Sorretto dalla suspence che lievita attorno al mistero di Julian, lo spettacolo procede in senso totalmente opposto allo straniamento e si concentra sul doloroso terzetto familiare, Julian, il padre e la madre – cui danno corpo Francesco Borchi, Mauro Malinverno e Valentina Banci – e sulla giovane Ida, vera vittima della storia, interpretata da Elisa Cecilia Langone.
In ognuno dei personaggi vive e pulsa un’ossessione che lo sporca di umanità, di sentimento:
Julian è sporco della sua mostruosità e del senso di colpa e della paura che ne scaturiscono, soffre per la sua diversità inconfessabile in modo del tutto disarmato, isolato, è sempre solo dentro la rappresentazione finché attua una svolta: decide di andarsi bene così com’è. Capisce che il sentimento che prova è amore e che, anche se si tratta di un amore ancora più inconfessabile e dannato di un vizio, è capace di liberarlo dal tormento della sua mostruosità. Quasi sereno si avvia verso una morte anonima, senza consolazione, senza eroismo; il padre e la madre sono sporchi dell’amore per Julian e del dolore di non comprendere il suo disagio, si straziano, piangono lacrime per l’incapacità di accettare l’orrore della sua mostruosità, arrivando addirittura ad anteporla a quella di un ex criminale nazista, come se le colpe di quello fossero preferibili a una disgustosa sessualità, perché un crimine indigna, un degenerato sessuale disgusta. Dinnanzi al disgusto siamo inermi; Ida è sporca dell’amore per Julian, del bisogno di sentirsi utile, del desiderio di fare un gesto eroico, di salvare Julian. È portatrice di primavera alla persona sbagliata.
Gli altri personaggi, l’amico fidato del padre Hans-Guenther, Franco Ravera, l’ex criminale nazista Herdhitze, Fulvio Cauteruccio, il contadino Maracchione, Fabio Mascagni, e il servitore di casa, Pietro D’Elia, ruotano attorno a quel nucleo centrale di ossessioni e sporcizia umana per fare risaltare lo sguardo più intimo, disarmato, umano che Pasolini vi cela.
E Binasco rintraccia quello sguardo intimo in un tema che non è tra i topoi della poetica pasoliniana, come se fosse un problema inconfessabile: l’amore per il Padre.
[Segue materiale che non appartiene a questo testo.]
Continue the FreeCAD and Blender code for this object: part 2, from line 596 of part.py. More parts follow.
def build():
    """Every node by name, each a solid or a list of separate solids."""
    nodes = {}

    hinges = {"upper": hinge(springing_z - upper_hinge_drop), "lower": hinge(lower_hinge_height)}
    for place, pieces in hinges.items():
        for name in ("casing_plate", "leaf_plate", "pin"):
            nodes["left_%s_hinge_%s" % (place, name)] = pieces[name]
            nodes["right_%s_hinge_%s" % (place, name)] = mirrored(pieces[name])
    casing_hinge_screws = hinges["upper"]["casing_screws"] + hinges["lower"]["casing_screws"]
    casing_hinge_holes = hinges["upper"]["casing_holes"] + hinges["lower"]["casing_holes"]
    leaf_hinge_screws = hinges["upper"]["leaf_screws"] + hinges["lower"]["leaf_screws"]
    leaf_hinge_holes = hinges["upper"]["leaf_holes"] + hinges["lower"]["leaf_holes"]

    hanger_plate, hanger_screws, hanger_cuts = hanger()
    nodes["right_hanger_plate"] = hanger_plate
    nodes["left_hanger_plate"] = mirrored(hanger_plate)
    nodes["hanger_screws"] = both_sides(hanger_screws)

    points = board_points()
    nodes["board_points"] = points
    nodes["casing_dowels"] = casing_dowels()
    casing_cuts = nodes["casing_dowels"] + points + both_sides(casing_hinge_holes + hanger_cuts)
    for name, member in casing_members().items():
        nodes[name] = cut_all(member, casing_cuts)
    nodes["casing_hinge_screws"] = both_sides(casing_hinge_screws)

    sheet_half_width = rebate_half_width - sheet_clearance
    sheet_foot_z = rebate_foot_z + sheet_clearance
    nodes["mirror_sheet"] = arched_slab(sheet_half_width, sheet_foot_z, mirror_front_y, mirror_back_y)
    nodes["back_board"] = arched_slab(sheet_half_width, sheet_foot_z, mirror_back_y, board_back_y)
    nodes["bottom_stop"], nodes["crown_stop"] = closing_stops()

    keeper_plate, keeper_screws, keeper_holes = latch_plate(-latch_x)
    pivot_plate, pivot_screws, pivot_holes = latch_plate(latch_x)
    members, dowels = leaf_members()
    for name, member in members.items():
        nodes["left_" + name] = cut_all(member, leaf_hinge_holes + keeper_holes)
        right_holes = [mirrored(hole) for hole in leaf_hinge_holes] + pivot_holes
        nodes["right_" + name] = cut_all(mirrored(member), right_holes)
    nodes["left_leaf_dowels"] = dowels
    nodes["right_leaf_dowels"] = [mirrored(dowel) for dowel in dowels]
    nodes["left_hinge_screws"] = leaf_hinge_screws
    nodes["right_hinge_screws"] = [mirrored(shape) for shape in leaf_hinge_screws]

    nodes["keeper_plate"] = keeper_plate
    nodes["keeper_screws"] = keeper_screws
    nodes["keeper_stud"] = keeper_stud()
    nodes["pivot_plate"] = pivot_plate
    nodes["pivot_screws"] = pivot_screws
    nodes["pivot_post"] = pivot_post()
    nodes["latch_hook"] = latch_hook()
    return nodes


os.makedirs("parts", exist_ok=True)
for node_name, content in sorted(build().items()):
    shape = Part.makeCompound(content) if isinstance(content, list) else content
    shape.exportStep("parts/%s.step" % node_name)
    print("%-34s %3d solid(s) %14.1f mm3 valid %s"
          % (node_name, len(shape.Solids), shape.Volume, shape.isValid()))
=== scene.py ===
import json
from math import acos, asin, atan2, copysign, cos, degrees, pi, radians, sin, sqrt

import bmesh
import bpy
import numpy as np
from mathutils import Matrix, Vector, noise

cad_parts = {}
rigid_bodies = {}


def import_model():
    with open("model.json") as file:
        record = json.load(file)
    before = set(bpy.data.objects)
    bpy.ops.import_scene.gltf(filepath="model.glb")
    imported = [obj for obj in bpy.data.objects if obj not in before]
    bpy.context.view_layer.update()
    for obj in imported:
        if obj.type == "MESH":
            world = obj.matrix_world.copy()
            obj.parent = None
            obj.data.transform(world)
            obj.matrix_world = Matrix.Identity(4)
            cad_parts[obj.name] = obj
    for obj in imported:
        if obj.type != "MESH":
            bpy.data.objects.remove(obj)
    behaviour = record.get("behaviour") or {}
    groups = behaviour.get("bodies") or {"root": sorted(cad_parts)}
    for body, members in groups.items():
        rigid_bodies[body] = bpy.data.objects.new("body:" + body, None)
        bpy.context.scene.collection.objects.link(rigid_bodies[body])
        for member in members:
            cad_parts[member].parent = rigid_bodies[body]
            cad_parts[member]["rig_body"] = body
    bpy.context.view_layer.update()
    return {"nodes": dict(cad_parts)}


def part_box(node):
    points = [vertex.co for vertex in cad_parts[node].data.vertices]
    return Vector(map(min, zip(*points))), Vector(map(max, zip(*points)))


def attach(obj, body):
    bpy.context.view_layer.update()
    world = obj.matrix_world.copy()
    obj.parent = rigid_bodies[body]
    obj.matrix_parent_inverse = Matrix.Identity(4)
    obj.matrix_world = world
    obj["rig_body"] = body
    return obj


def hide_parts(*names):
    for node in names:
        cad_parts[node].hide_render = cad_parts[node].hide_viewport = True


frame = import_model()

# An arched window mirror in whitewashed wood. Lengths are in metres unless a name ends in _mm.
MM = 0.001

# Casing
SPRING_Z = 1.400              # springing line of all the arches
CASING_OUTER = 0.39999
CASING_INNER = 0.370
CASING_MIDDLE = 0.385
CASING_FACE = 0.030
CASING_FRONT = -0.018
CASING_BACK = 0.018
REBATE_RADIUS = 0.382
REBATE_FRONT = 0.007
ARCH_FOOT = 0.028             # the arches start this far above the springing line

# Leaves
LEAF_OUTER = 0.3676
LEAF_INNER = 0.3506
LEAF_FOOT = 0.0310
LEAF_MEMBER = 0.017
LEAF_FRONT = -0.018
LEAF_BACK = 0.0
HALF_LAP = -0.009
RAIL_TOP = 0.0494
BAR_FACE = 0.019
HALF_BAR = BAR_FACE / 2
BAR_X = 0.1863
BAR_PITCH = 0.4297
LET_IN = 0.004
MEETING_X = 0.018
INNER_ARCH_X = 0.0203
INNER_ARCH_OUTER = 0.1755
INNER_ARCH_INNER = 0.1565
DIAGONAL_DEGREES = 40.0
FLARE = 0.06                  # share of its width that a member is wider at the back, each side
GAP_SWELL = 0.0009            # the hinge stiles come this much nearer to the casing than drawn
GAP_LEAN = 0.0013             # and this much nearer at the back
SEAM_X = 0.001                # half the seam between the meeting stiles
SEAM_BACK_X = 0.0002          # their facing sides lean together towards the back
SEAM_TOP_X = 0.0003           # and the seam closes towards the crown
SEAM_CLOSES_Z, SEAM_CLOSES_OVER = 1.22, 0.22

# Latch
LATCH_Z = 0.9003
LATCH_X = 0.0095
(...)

È un amore immaginario, una mancanza, un incontro disatteso, un’agnizione clamorosamente assente in tutta l’opera pasoliniana. Non ci sono quasi mai padri nelle sue opere, solo in teatro se ne intravedono due, in Porcile e in Affabulazione, e sono padri dentro a una tragedia, quella di non riuscire mai ad incontrare il figlio, non ne sono capaci e si struggono per questo. Una traccia, questa, che conduce in un territorio molto diverso da quello che potrebbe venir fuori da un quadro di Grosz. Le scene dello spettacolo sono di Lorenzo Banci, I costumi di Sandra Cardini, le luci di Roberto Innocenti.
Intorno allo spettacolo, sabato 7 novembre al Cinema Terminale alle ore 17 ci sarà un incontro con la compagnia aperto al pubblico, nell’ambito del progetto “Pasolini 40 anni dopo”, promosso da Arci Prato, Casa del Cinema di Prato, Associazione Pasolini. La stessa sera alle ore 21 sarà poi proiettato il film di Pasolini.
Al Teatro Metastasio dal 5 al 15 novembre
(feriali ore 21.00, domenica ore 16.00, lunedì riposo).